On December 2, 2014, the Dallas Police Department reported that Sharneen Norman, who also went by "Shawn," died from a gunshot wound. She was the eldest of Norman's three daughters. The person of interest, believed to be her boyfriend, later committed suicide.

Norman died on July 7, 2025, at the age of 86.

==Awards and recognition==
Norman was featured on the History Channel's History Stories regarding his recollection of the assassination of President Kennedy on November 22, 1963, in Dallas, Texas, and the Dallas Cowboys' subsequent loss to the Cleveland Browns two days later.

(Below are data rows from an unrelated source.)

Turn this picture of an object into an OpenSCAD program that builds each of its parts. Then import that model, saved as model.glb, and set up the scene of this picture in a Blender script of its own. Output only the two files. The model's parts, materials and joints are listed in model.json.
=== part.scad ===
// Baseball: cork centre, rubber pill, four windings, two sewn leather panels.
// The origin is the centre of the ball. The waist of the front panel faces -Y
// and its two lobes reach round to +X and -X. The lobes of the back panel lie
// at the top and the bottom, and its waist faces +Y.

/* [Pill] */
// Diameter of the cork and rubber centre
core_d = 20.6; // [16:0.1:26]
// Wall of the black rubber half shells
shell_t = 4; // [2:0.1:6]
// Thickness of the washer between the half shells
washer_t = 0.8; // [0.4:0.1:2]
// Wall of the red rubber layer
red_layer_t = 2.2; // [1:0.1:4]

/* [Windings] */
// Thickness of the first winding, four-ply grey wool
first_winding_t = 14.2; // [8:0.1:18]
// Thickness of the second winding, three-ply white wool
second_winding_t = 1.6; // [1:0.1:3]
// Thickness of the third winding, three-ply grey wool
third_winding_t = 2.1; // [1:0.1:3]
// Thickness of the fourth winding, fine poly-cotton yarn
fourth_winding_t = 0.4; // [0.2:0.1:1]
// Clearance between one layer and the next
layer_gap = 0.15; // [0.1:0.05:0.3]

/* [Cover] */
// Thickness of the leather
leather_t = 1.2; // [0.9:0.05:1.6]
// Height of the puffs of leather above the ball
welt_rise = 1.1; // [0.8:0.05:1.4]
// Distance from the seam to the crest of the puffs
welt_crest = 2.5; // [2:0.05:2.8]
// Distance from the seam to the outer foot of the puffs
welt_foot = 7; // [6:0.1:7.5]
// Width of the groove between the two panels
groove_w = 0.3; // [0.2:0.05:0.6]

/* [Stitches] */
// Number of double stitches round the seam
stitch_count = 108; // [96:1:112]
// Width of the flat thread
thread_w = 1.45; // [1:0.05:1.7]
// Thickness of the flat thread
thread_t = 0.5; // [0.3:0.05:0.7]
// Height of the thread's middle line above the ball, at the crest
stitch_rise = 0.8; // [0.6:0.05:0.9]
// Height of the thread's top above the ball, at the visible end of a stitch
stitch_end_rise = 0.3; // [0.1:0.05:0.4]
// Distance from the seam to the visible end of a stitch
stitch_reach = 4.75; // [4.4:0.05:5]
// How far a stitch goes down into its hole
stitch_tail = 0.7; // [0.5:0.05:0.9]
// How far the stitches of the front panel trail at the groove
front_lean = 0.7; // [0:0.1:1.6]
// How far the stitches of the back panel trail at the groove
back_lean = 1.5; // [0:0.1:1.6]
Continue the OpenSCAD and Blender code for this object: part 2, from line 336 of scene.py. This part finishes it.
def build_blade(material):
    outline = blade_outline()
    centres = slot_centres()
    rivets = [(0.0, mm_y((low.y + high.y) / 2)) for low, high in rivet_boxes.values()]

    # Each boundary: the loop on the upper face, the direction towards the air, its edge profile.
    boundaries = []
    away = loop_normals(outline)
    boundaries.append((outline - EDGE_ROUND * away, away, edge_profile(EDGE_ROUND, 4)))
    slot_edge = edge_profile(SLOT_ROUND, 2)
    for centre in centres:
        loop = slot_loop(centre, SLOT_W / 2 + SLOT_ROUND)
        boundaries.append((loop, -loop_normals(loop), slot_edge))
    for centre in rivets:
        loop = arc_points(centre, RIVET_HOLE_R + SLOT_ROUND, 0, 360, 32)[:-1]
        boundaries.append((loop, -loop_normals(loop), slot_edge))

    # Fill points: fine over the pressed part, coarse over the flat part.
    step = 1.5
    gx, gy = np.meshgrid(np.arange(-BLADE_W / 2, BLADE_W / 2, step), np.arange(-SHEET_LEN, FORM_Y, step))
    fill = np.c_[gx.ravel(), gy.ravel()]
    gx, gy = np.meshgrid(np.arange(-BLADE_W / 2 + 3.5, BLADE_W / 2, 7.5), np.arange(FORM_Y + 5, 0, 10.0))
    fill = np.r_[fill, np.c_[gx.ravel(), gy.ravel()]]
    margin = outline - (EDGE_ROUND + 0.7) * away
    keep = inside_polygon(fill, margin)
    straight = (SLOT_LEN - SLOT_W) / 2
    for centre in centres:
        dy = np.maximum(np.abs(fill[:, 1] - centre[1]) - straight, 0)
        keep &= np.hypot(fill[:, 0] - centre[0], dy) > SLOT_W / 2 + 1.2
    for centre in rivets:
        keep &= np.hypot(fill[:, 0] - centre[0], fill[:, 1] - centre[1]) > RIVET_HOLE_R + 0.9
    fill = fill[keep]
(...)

He was recognized in the Congressional Record by the Honorable James M. Collins (October 13, 1972) as a Dallas Park Board member, by the Honorable Martin Frost (September 30, 1985, and February 3, 1988) during Minority Enterprise Development Week and regarding police-community relations, and by the Honorable Eddie Bernice Johnson (May 18, 2010, and January 8, 2019) for his contributions to the City of Dallas.

In 1977, he was inducted into the Central Intercollegiate Athletic Association Hall of Fame.

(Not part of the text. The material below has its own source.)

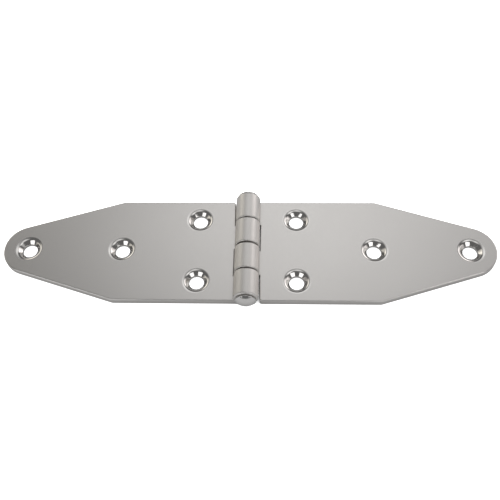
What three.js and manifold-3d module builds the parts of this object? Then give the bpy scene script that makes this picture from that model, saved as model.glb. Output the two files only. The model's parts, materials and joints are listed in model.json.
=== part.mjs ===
// Strap hinge: two tapered sheet-metal leaves rolled into knuckles around one round-head pin.
// Millimetres. +X runs along the leaves, +Y along the pin, +Z up from the flat mounting plane.
// The origin is on the mounting plane, under the middle of the barrel.

import * as THREE from 'three';
import { mergeVertices } from 'three/addons/utils/BufferGeometryUtils.js';
import Module from 'manifold-3d';

// Leaves
const OPEN_LENGTH = 200;
const LEAF_WIDTH = 46.4;
const SHEET = 3;
const TAPER_START_X = 52.7;
const NOSE_RADIUS = 10.9;

// Knuckles, from the back end (+Y) to the front end (-Y)
const BARREL_LENGTH = 47.2;
const BARREL_RADIUS = 5;
const CURL_DEGREES = 290;
const KNUCKLE_PITCH = 11.8;
const MIDDLE_GAP_Y = -0.3;
const KNUCKLE_GAPS = [0.4, 0.7, 0.5];
const KNUCKLE_OWNERS = ['right', 'left', 'right', 'left'];
const NOTCH_CLEARANCE = 0.3;
const CORNER_CUT = 1;

// Pin
const PIN_CLEARANCE = 0.05;
const HEAD_RADIUS = 4.2;
const HEAD_GAP = 0.2;
const HEAD_RIM = 0.3;
const HEAD_HEIGHT = 2.1;

// Screw holes: distance from the pin and from the leaf's centreline
const HOLE_PLACES = [
  [19.9, 14.3],
  [19.9, -14.3],
  [51.2, 0],
  [89.6, 0],
];
const HOLE_RADIUS = 3;
const COUNTERSINK_RIM_RADIUS = 4.8;

// Facets of the round stretches
const HOLE_SIDES = 32;
const PIN_SIDES = 48;
const CURL_STEPS = 58;
const NOSE_STEPS = 24;
const DOME_STEPS = 6;

// How far a cutting shape reaches past what it cuts
const OVERCUT = 1;

const AXIS_Z = BARREL_RADIUS;
const BORE_RADIUS = BARREL_RADIUS - SHEET;
const NOTCH_EDGE_X = BARREL_RADIUS + NOTCH_CLEARANCE;
const HALF_WIDTH = LEAF_WIDTH / 2;
const HALF_BARREL = BARREL_LENGTH / 2;
const NOSE_X = OPEN_LENGTH / 2 - NOSE_RADIUS;

const wasm = await Module();
wasm.setup();

function toSolid(geometry) {
  const bare = geometry.clone();
  bare.deleteAttribute('normal');
  bare.deleteAttribute('uv');
  const merged = mergeVertices(bare);
  const vertProperties = new Float32Array(merged.attributes.position.array);
  const triVerts = new Uint32Array(merged.index.array);
  return new wasm.Manifold(new wasm.Mesh({ numProp: 3, vertProperties, triVerts }));
}

function toGeometry(solid) {
  const mesh = solid.getMesh();
  const geometry = new THREE.BufferGeometry();
  geometry.setAttribute('position', new THREE.BufferAttribute(mesh.vertProperties, 3));
  geometry.setIndex(new THREE.BufferAttribute(mesh.triVerts, 1));
  return geometry;
}

function arcPoints(centreX, centreY, radius, from, to, steps) {
  const points = [];
  for (let i = 0; i <= steps; i += 1) {
    const angle = from + ((to - from) * i) / steps;
    const x = centreX + radius * Math.cos(angle);
    const y = centreY + radius * Math.sin(angle);
    points.push(new THREE.Vector2(x, y));
  }
  return points;
}

// The leaf on side +1 lies towards +X, and side -1 is its mirror image.
function mirrored(points, side) {
  return points.map((point) => new THREE.Vector2(side * point.x, point.y));
}

// Each knuckle's stretch of the barrel, between the middles of the gaps less half of each gap's width.
function knuckleSpans() {
  const last = KNUCKLE_OWNERS.length - 1;
  const middles = KNUCKLE_GAPS.map((gap, i) => MIDDLE_GAP_Y + (1 - i) * KNUCKLE_PITCH);
  return KNUCKLE_OWNERS.map((owner, i) => {
    const back = i === 0 ? HALF_BARREL : middles[i - 1] - KNUCKLE_GAPS[i - 1] / 2;
    const front = i === last ? -HALF_BARREL : middles[i] + KNUCKLE_GAPS[i] / 2;
    return { owner, back, front };
  });
}

// Section across the pin: flat sheet that leaves the mounting plane and curls once around the bore.
function rolledSection() {
  const start = -Math.PI / 2;
  const end = start - THREE.MathUtils.degToRad(CURL_DEGREES);
  const far = OPEN_LENGTH / 2 + OVERCUT;
  return [
    new THREE.Vector2(far, 0),
    ...arcPoints(0, AXIS_Z, BARREL_RADIUS, start, end, CURL_STEPS),
    ...arcPoints(0, AXIS_Z, BORE_RADIUS, end, start, CURL_STEPS),
    new THREE.Vector2(far, SHEET),
  ];
}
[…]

In 2010, he was inducted into the Black Sports Hall of Fame.

In 2017, he was honored as a Dallas/Fort Worth Black Living Legend.

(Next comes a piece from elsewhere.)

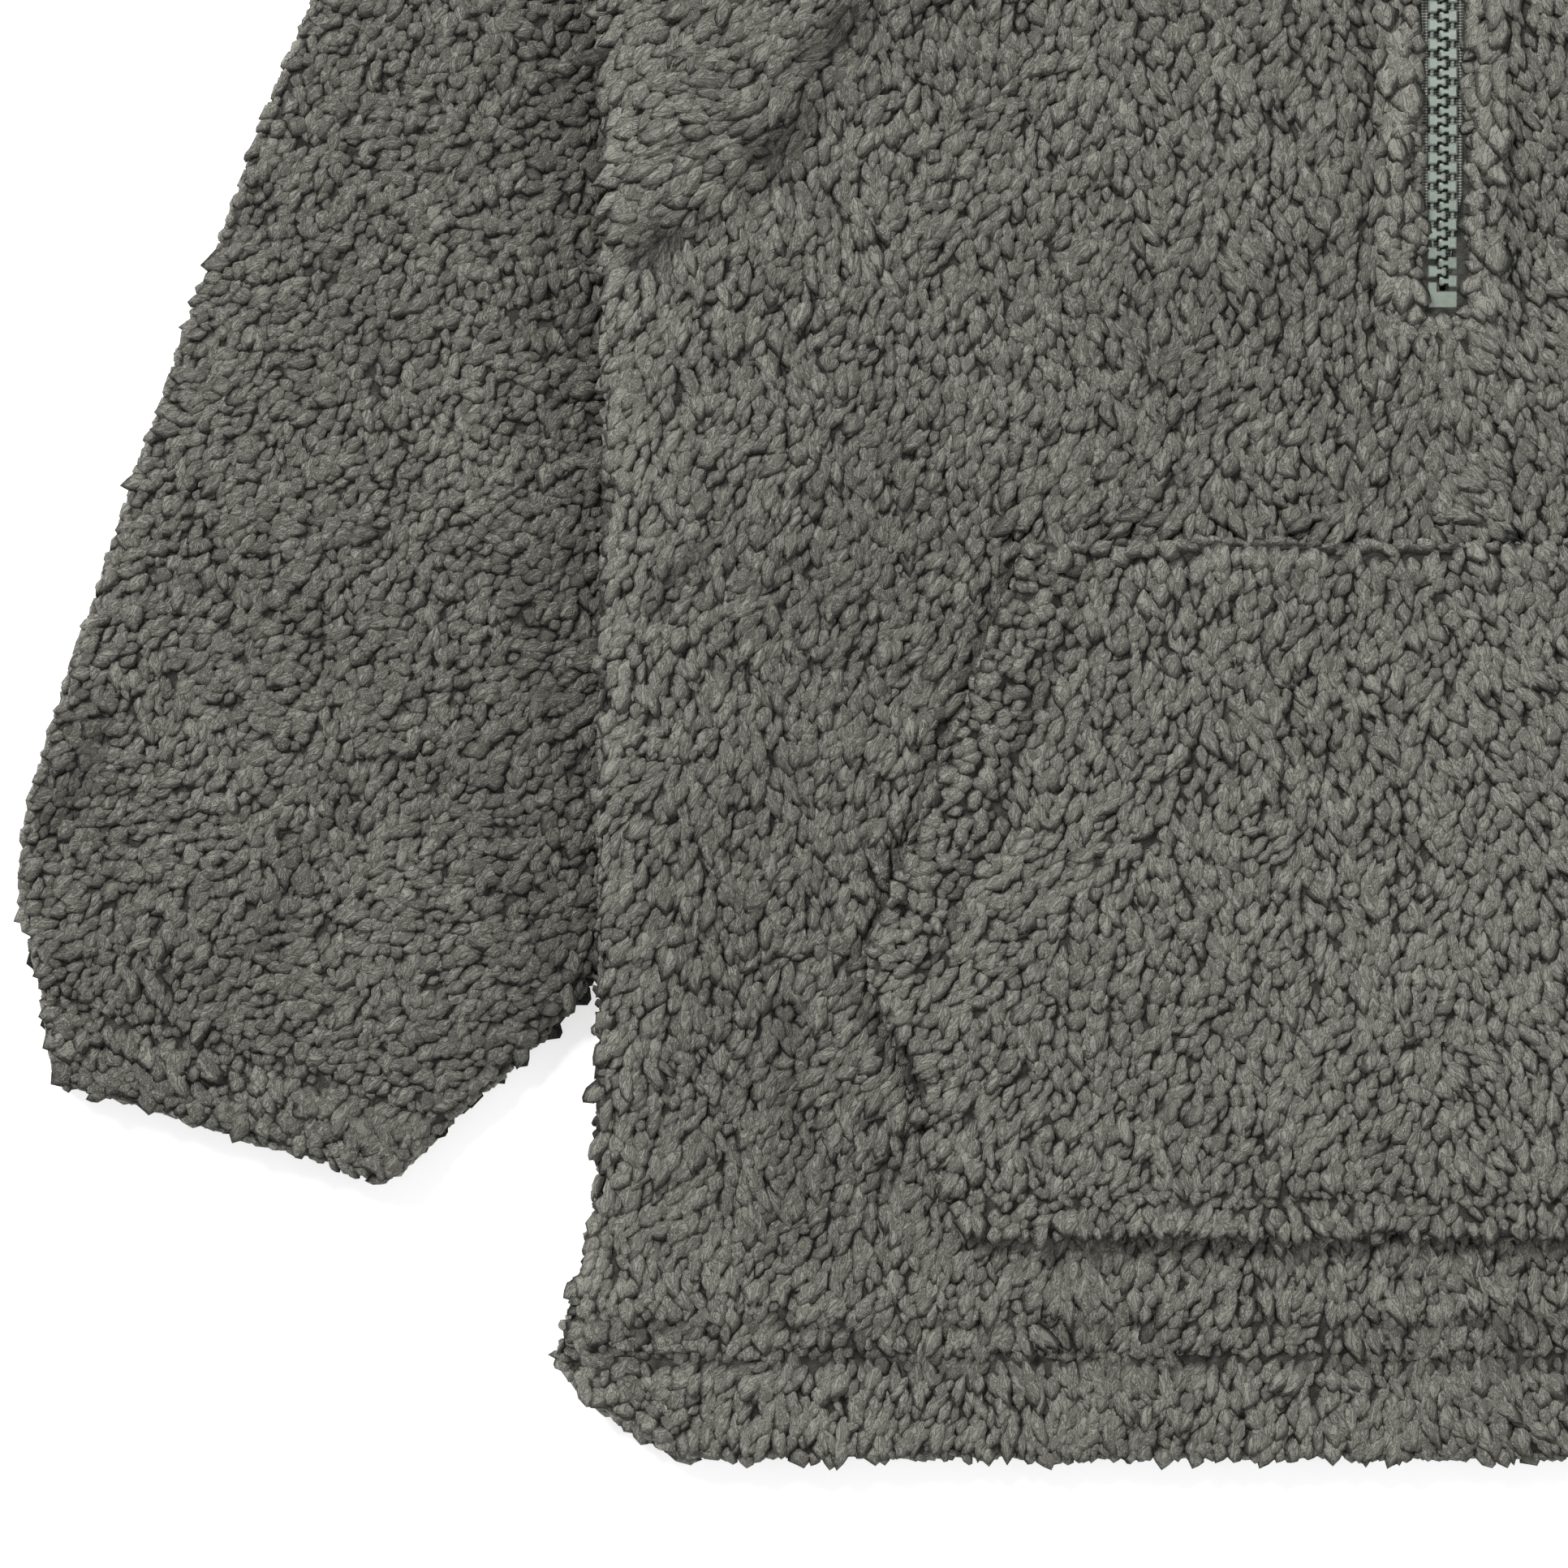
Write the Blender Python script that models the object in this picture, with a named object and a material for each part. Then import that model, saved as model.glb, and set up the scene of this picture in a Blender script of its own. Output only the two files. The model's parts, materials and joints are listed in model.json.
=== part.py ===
"""A half-zip pullover in deep pile fleece, laid flat on its back with its sleeves down beside it.

Plan sizes are in millimetres: x across the garment from its middle line, height up from the hem.
The front and back lie on each other, and the sides of the body lie over the inner folds of the
sleeves. Every cloth piece is a wall, lofted from rows and columns that its sizes give.
"""

import math

import bmesh
import bpy
import numpy as np
from mathutils import Matrix

MM = 0.001

# Driving sizes
WALL = 6.0
SLACK = 1.5
SEAM = 0.3
LENGTH = 750.0
NECK_HALF = 98.0
NECK_POINT = 685.0
FRONT_NECK = 632.0
BACK_NECK = 672.0
SHOULDER_END = 628.0
REFERENCE_HALF = 258.5
SQUARE_TO = 570.0
HEM_DEPTH = 31.5
HEM_GROOVE = 2.4
SLIT_HALF = 6.7
SLIT_BOTTOM = 352.0
PLACKET_HALF = 21.0
PLACKET_FOOT = 347.5
PLACKET_GROOVE = 2.2
ZIP_ROOM_HALF = 24.5
COLLAR_FRONT_TOP = 704.0
COLLAR_SIDE_TOP = 748.0

# Zip: tapes, stop, slider and pull
TAPE_HALF = 16.5
TAPE_FOOT = 341.0
TAPE_TOP = 703.0
TAPE_THICK = 0.9
TAPE_Z = 9.4
TAPE_INNER = 0.6
TAPE_PARTED = 2.6
TAPE_BESIDE_STOP = 4.95
STOP_HALF = 4.6
STOP_FOOT = 355.1
STOP_STEP = 360.4
STOP_TOP = 363.3
STOP_STEP_AT = -1.6
STOP_LOW, STOP_HIGH = 8.15, 11.55
SLIDER_AT = 691.0
SLIDER_WIDTH, SLIDER_LENGTH = 12.4, 17.0
SLIDER_PLATES = ((7.2, 1.4), (12.55, 1.5))
SLIDER_POST = (3.0, 5.0)
SLIDER_POST_AT = 5.4
SUNK = 0.25
BRIDGE_WIDTH = 2.8
BRIDGE_SPAN = 10.4
BRIDGE_LEG = 1.5
BRIDGE_LEVEL = 16.75
BRIDGE_THICK = 1.3
PULL_WIDTH, PULL_LENGTH, PULL_THICK = 8.0, 32.0, 1.7
PULL_LEVEL = 14.6
PULL_BAR = 0.9
PULL_WINDOW = (4.4, 9.2)
PULL_WINDOW_AT = -5.6

REACH = WALL + SLACK / 2
FLEECE = (0.125, 0.122, 0.105)
PLASTIC = (0.16, 0.20, 0.165)
TAPE_GREEN = (0.10, 0.11, 0.095)

# Body outline: height, half width
SIDE = (
    (0.0, 235.0),
    (10.0, 255.0),
    (20.0, 268.0),
    (30.0, 275.0),
    (40.0, 273.0),
    (60.0, 266.0),
    (80.0, 261.0),
    (120.0, 262.5),
    (150.0, 260.5),
    (250.0, 261.0),
    (300.0, 258.5),
    (450.0, 258.5),
    (628.0, 270.0),
)

# Where the sleeve's inner fold lies under the body: height, distance from the middle line
TUCK = (
    (120.0, 285.0),
    (142.0, 263.0),
    (180.0, 245.0),
    (240.0, 225.0),
    (300.0, 212.0),
    (360.0, 203.0),
    (410.0, 200.0),
)
TUCK_SLOPE = 98.0
TUCK_LIFT = 12.8

# Kangaroo pocket outline: height, half width
POCKET_SIDE = (
    (70.0, 143.0),
    (80.0, 152.0),
    (95.0, 158.0),
    (119.0, 162.0),
    (151.0, 179.0),
    (283.0, 128.0),
)
POCKET_FOOT, POCKET_MOUTH_FOOT, POCKET_TOP = 70.0, 151.0, 283.0
POCKET_WALL = 4.6
POCKET_GAP = 0.8
POCKET_FOOT_STITCH = 79.0
POCKET_TOP_STITCH = 273.0
POCKET_ROWS = (
    POCKET_FOOT_STITCH, 84.0, 97.0, 119.0, 136.0, POCKET_MOUTH_FOOT, 170.0, 190.0, 210.0, 230.0, 250.0,
    266.0, POCKET_TOP_STITCH,
)  # fmt: skip
MOUTH_STITCH = 0.865
MOUTH_RISE = 1.6
POCKET_ACROSS = (0.0, 0.2, 0.4, 0.58, 0.72, 0.81, MOUTH_STITCH, 0.92, 0.985)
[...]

In 2017, he was included on the Mecklenburg Sports Wall of Fame in Mecklenburg County, North Carolina.

In 2024, he was inducted into the North Carolina Sports Hall of Fame in Raleigh, North Carolina.

Johnson C. Smith University's most prestigious sports award, the Pettis Norman Male and Female Athlete of the Year Award, is given annually to the school's most outstanding student-athletes.

Norman was known for his television and documentary appearances on The NFL on CBS, The NFL on NBC, NBC Sports, NFL Monday Night Football, and NFL Films. He appeared in numerous media including The New York Times, Texas Monthly, The Dallas Morning News, NBC DWF 5, the Dallas Business Journal, The Cowboys Legends Show, The Charlotte Post, The Charlotte Observer, and many others.